OK. I'm a dummy. Never thought of looking into the Audition Users Guide. Of course there's a nice description of each of the formats. It does indeed look like Windows PCM is probably the way to go.

mp3Pro
Quote:
The mp3PRO filter enables Adobe Audition to directly encode and decode .mp3 files. When you save a file to mp3 format, the audio is encoded and compressed according to the options you select. When you open an mp3 file, the audio converts into the uncompresed internal format of Adobe Audition. As a result, you can save an .mp3 file in any format.


A/mu-Law Wave
Quote:
The A-Law and nu-law WAV formats are common in telephony applications. These encoding formats compress the original 16-bit audio to 8-bit audio (for a 2:1 compression ratio) with a dynamic range of about 13 bits (78dB).

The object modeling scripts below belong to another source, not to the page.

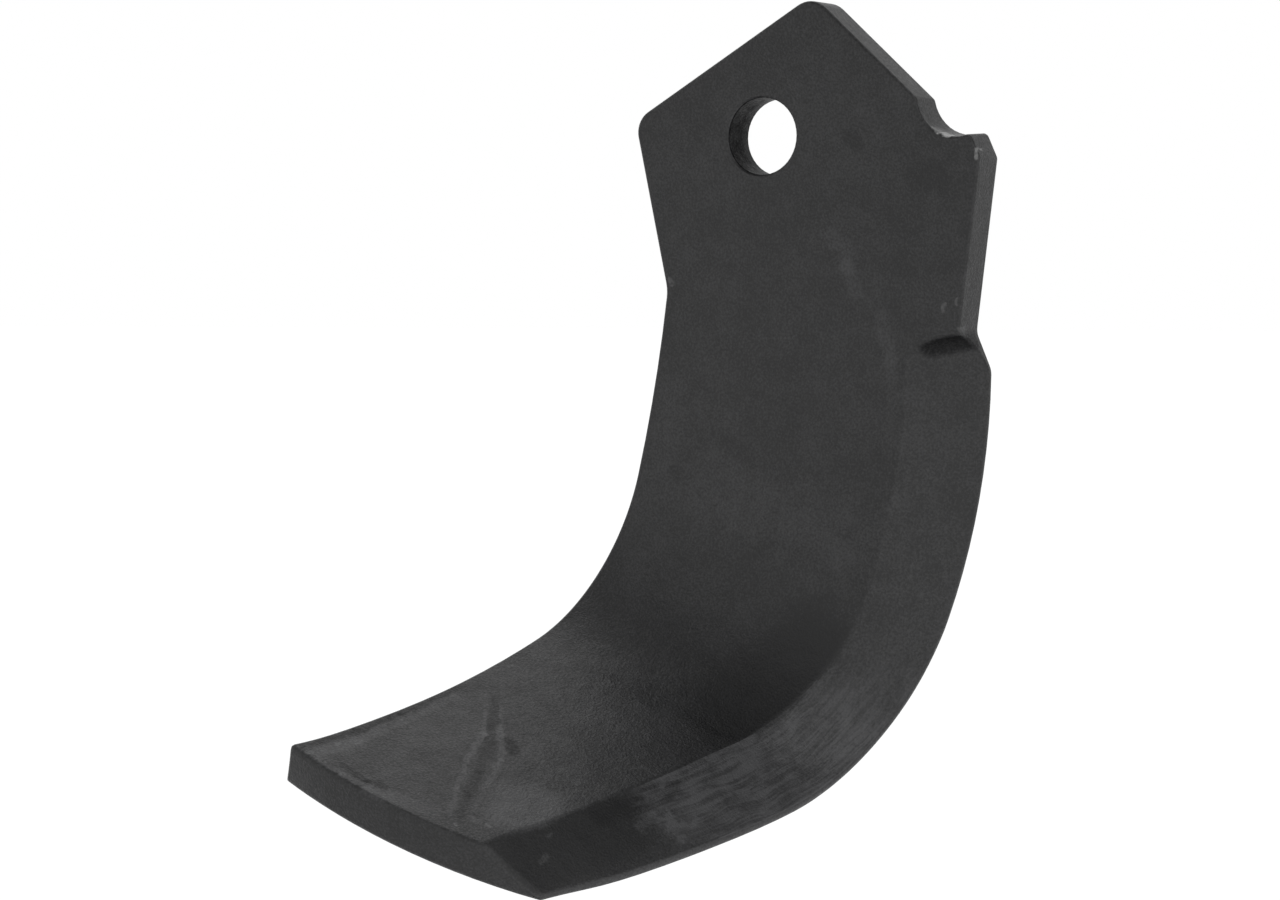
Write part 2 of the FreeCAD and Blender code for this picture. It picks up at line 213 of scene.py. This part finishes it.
# The bend: places on the flat blank and on the finished blade
class Bend:
    """Carries points from the bent blade to the flat blank and back."""

    def __init__(self, sizes):
        self.sizes = sizes
        tilt = sizes.bend_tilt
        self.along = Vector((math.cos(tilt), 0, -math.sin(tilt)))
        self.down = Vector((-math.sin(tilt), 0, -math.cos(tilt)))
        self.centre = (0.0, sizes.thickness + sizes.bend_radius)
        reach = sizes.bend_radius - sizes.foot_radius
        self.foot_centre = (reach * math.sin(sizes.bend_angle),
                            self.centre[1] - reach * math.cos(sizes.bend_angle))
        self.bend_length = sizes.bend_radius * sizes.bend_angle

    def join(self, reach, past, depth):
        point = self.along * reach + self.down * (self.sizes.bend_distance + past)
        point.y = -depth
        return point

    def split(self, point):
        """Reach along the bend line, distance past it and height over the back face."""
        return point.dot(self.along), point.dot(self.down) - self.sizes.bend_distance, -point.y

    def flatten(self, point):
        reach, past, height = self.split(point)
        sizes = self.sizes
        if past > 0:
            across, out = past - self.centre[0], self.centre[1] - height
            turn = math.atan2(across, out)
            past = sizes.bend_radius * turn
            height = self.centre[1] - math.hypot(across, out)
            if turn > sizes.bend_angle:
                across = self.split(point)[1] - self.foot_centre[0]
                out = self.foot_centre[1] + point.y
                turn = math.atan2(across, out)
                past = self.bend_length + sizes.foot_radius * (turn - sizes.bend_angle)
                height = sizes.foot_radius + sizes.thickness - math.hypot(across, out)
        return self.join(reach, past, height)

    def curve(self, point):
        reach, past, height = self.split(point)
        sizes = self.sizes
        if past > 0:
            turn, radius, centre = past / sizes.bend_radius, sizes.bend_radius, self.centre
            if past > self.bend_length:
                turn = sizes.bend_angle + (past - self.bend_length) / sizes.foot_radius
                radius, centre = sizes.foot_radius, self.foot_centre
            radius += sizes.thickness - height
            past = centre[0] + radius * math.sin(turn)
            height = centre[1] - radius * math.cos(turn)
        return self.join(reach, past, height)


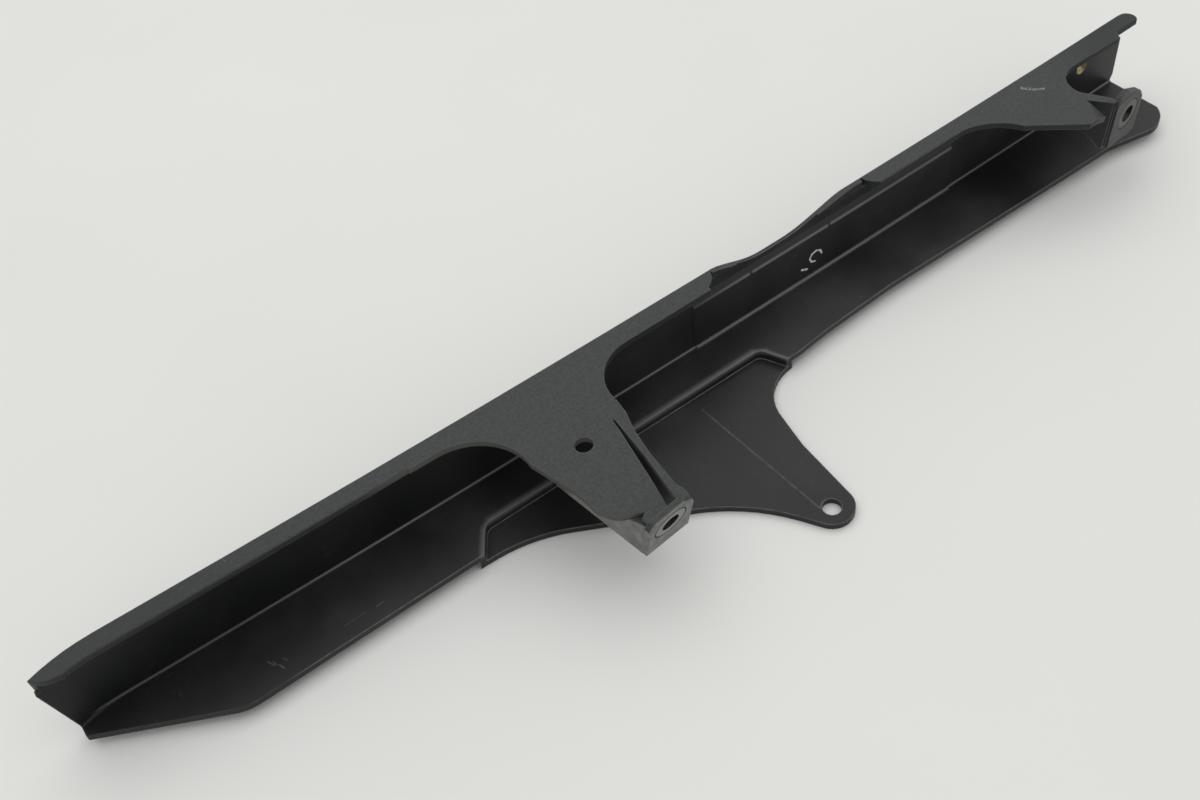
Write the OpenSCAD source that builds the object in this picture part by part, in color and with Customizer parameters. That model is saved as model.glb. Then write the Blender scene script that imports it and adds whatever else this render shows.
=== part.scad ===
// Motorcycle chain guard: one moulded channel with two bracket arms and a joggled tab.
// It is drawn with the side panel flat, the spine at the back and the flange on top, and with its
// origin in the front bore, which it is bolted up by.
// Stations x are measured along the guard from its front tip, and depths toward -Y from the
// spine's outer face at the two ends. Heights are measured from the side panel's underside.

/* [Channel] */
// Length of the guard along the flange
length = 486.2; // [478:0.2:510]
// Height over the flange, from the underside of the side panel
height = 35.2; // [33:0.1:40]
// Depth by which the spine bows toward the chain at its middle
bow = 3.9; // [2:0.1:6]
// Thickness of the spine
spine_t = 2.1; // [1.8:0.1:2.6]
// Thickness of the side panel
panel_t = 2.6; // [2:0.1:3.2]
// Thickness of the flange and of the arm plates
flange_t = 2.5; // [2:0.1:3]
// Width of the flange over the spine
flange_w = 7.6; // [6.5:0.1:9]
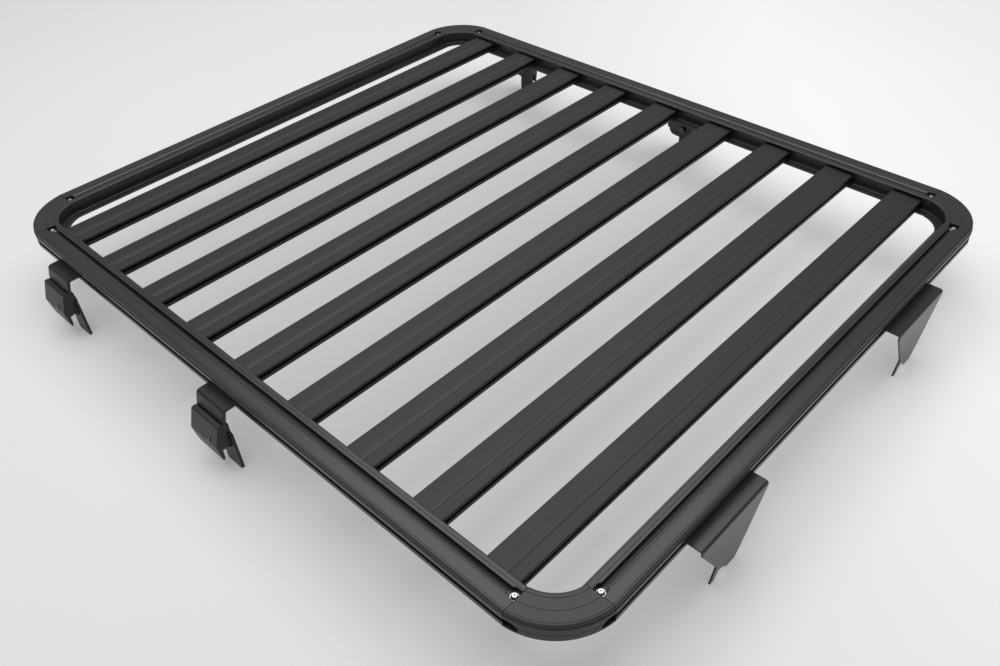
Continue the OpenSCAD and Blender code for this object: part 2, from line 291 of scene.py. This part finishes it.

While A-Law and mu-Law encoded waveforms have a higher signal to noise ratio than 8-bit PCM, they also have a bit more distortion than the original 16-bit audio. Still the quality is higher than you get with some 4-bit ADPCM formats.


ACM Waveform
Quote:
Microsoft ACM (Audio Compression Manager) is part of all 32-bit versions of Windows. Adobe Audition supports the ACM driver, which enables you to open and save files in a variety of formats other than those directly supported by Adobe Audition.


DVI/IMA ADPCM
Quote:
The International Multimedia Association (IMA) flavor of ADPCM compresses 16-bit data to 4bits/sample (4:1) by using a different (faster) method than Microsoft ADPCM. It has different distortion characteristics, which can produce either better r worse results depending on the sample being compressed. As with Microsoft ADPCM, use this format with 16-bit rather than 8-bit files. This compression scheme can be a good alternative to MPEG; it provides reasonably fast decoding of 4:1 compression, and it degrades sample quality only slightly.


Microsoft ADPCM
Quote:
The Microsoft ADPCM format provides 4:1 compression. Files saved in this format expand automatically to 16-bits when opened, regardless of their original resolution. For this reason use with 16 bit files rather than 8-bit files.


Windows PCM
Quote:
The Microsoft Windows PCM format supports both mono and stereo files at a variety of resolutions and sample rates. It follows the RIFF (Resource Information File Format) specification and allows for extra user-information to be embedded and saved with the file. The WAV format reproduces digital audio by using PCM (Pulse Code Modulation)--PCM doesn't require compression and is considered a lossless format.